What can an LPA receiver do?
An LPA receiver has serious powers to take over a property, as follows:
- Collect rent from the tenant directly, and pass rent directly to the lender
- Change the locks on a property, insure a property, order repairs on a property
- Remove any occupier without a valid tenancy, from the property
- Sell the property and use the proceeds to repay the mortgage (though this is rare)
Obviously, the above powers are severe, and all the LPA receiver’s fees and charges are payable by the borrower. Essentially, on the appointment of an LPA receiver, the landlord loses control of the property, since the tenant will of course then be very reluctant to pay anything to the landlord.

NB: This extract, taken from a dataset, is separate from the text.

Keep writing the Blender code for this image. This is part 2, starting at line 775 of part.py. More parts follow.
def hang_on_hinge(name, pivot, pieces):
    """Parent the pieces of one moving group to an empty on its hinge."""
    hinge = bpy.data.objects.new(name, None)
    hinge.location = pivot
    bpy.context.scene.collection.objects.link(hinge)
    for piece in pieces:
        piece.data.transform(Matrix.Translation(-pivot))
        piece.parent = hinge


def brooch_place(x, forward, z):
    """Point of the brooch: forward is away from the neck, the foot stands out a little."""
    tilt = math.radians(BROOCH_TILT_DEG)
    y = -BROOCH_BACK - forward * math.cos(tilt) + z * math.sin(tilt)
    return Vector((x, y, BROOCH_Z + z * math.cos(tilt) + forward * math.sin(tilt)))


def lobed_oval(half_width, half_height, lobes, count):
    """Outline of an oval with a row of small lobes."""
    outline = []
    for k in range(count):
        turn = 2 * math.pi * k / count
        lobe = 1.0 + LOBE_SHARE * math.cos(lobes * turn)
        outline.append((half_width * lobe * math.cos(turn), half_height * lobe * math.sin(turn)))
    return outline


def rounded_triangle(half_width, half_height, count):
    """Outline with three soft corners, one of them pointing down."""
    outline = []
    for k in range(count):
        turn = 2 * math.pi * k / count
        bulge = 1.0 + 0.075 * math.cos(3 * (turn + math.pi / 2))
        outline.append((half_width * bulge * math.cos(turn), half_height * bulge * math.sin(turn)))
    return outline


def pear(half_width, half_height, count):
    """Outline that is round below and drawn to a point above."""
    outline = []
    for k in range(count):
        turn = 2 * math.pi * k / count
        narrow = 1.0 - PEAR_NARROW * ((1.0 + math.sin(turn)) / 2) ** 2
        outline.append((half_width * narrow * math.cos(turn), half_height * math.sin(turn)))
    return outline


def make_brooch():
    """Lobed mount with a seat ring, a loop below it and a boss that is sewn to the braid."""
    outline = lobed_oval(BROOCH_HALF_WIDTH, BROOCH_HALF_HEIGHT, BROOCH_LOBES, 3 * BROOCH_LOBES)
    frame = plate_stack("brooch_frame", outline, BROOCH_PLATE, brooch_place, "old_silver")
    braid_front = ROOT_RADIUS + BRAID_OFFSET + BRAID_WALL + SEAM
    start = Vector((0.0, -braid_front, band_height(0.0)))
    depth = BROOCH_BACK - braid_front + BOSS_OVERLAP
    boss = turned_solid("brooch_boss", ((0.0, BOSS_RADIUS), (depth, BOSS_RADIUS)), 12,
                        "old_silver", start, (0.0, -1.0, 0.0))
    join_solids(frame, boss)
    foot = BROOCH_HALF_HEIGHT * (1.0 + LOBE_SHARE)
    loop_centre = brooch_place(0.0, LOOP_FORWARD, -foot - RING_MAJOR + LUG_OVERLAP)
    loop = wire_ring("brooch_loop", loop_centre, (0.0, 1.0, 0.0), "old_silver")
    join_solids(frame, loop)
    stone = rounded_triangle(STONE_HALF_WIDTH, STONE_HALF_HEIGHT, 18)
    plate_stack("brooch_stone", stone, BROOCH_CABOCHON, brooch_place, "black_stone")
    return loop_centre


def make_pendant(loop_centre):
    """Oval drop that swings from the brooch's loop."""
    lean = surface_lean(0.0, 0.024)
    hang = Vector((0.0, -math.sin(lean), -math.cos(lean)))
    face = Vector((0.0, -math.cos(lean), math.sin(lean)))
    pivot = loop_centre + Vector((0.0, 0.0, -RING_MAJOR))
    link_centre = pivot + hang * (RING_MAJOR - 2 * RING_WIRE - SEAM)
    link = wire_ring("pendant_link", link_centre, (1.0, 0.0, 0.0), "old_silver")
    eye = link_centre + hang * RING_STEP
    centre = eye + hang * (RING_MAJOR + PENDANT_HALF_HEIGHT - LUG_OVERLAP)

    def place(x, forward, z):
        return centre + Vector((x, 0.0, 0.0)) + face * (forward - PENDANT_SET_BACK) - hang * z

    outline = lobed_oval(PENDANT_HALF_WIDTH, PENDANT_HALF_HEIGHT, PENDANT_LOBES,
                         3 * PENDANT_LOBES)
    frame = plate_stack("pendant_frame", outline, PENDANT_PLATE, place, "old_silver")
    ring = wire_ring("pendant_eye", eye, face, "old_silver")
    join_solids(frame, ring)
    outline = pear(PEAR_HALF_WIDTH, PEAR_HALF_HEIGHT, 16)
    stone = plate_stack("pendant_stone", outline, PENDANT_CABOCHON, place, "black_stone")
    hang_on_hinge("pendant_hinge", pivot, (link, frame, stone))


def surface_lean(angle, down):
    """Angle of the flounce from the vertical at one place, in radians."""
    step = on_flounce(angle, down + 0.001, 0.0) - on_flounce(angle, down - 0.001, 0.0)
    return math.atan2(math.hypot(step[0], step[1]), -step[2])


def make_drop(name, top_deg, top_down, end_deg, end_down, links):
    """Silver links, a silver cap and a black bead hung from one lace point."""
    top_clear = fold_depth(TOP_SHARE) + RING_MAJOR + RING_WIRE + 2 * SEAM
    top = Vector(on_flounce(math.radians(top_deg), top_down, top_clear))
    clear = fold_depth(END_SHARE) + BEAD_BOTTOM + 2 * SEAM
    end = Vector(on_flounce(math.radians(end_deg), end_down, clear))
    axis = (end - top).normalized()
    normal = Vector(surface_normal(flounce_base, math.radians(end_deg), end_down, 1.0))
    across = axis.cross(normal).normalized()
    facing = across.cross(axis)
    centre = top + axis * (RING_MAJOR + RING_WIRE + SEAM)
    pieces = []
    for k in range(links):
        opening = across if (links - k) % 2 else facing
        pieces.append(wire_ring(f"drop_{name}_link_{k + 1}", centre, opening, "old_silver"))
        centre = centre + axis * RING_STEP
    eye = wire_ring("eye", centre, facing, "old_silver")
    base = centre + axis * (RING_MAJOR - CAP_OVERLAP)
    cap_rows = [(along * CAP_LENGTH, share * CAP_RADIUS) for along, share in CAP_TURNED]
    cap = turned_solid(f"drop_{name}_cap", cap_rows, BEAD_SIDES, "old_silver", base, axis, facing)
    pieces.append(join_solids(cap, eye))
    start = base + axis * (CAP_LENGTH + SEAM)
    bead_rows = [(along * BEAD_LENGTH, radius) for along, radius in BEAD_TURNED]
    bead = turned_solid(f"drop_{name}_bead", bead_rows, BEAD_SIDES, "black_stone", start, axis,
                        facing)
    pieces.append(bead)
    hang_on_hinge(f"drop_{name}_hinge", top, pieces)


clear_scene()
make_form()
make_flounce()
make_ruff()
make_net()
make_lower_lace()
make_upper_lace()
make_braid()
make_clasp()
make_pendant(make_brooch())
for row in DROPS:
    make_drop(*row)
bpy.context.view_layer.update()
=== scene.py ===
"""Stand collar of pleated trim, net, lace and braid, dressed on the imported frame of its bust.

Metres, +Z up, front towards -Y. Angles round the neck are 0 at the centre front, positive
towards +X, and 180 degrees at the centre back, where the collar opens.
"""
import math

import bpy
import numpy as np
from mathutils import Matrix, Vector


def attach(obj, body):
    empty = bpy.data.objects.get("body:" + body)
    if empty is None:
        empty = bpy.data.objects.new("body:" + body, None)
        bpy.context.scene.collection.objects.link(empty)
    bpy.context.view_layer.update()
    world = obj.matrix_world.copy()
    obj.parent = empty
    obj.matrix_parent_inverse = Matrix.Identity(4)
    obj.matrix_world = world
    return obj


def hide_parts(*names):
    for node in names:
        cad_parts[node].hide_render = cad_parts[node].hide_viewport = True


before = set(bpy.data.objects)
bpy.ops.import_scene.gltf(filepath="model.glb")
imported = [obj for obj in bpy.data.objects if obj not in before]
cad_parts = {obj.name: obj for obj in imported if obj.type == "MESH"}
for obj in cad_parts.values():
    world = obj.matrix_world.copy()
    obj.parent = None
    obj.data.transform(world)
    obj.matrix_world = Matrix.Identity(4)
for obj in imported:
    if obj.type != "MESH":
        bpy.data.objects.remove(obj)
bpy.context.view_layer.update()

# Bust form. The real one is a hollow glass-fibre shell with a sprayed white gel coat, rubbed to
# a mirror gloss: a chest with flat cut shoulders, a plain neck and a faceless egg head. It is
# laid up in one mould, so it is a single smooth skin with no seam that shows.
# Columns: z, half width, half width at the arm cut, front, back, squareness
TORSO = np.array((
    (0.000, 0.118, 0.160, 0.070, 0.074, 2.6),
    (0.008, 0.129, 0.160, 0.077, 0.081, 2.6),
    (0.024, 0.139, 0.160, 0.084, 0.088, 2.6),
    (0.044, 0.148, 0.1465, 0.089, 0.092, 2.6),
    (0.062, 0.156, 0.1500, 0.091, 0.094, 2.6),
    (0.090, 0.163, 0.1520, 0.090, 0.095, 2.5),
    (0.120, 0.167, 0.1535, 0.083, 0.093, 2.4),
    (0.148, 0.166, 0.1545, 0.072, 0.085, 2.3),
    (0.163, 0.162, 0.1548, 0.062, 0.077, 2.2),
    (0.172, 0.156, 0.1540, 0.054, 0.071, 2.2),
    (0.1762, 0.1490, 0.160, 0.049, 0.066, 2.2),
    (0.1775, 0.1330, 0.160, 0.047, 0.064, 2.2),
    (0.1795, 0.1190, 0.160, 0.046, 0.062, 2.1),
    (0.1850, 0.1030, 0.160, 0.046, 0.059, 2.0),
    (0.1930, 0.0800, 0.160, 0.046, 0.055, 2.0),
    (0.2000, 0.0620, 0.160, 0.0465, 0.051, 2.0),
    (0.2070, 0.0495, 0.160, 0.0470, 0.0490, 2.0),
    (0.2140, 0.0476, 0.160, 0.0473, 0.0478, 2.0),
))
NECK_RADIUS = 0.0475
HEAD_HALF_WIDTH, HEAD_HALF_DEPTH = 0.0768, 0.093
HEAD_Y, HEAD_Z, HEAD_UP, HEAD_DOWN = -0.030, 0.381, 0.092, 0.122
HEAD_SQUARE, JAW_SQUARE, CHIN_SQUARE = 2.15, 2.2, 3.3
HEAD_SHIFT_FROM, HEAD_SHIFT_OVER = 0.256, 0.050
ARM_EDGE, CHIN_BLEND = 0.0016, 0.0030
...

As the LPA receiver can order locks to be changes, and repairs to be made, often the landlord is completely ‘out of the loop’, and of course now receives no income from the property
This is an example of the old legal adage that ‘possession is nine-tenths of the law’ i.e. effectively the receiver now ‘possesses’ the property, and so the onus is on the borrower to contact the lender to have the LPA receivers removed. And, note that the lender does NOT need a court order to appoint an LPA receiver.
The Holy Grail for portfolio landlords following Clause 24 is to be able to transfer their personally-mortgaged properties to a company without needing to re-finance, and claim incorporation relief on the transfer to avoid CGT.
However, lenders would almost certainly not agree to this, and so a landlord would have to knowingly and deliberately conceal the transfer, which would be a serious matter. In the worst case scenario, the lender only needs to suspect a mortgage breach to be able to appoint an LPA receiver to control the property, collect the rent, and sell the property – all without needing a court order. Therefore, it could be argued that landlords who choose to breach their mortgage terms by transferring personally-mortgaged property to a company are taking a ‘low likelihood / high impact approach – i.e. although the likelihood of detection by a lender may be low, the impact of detection could be severe.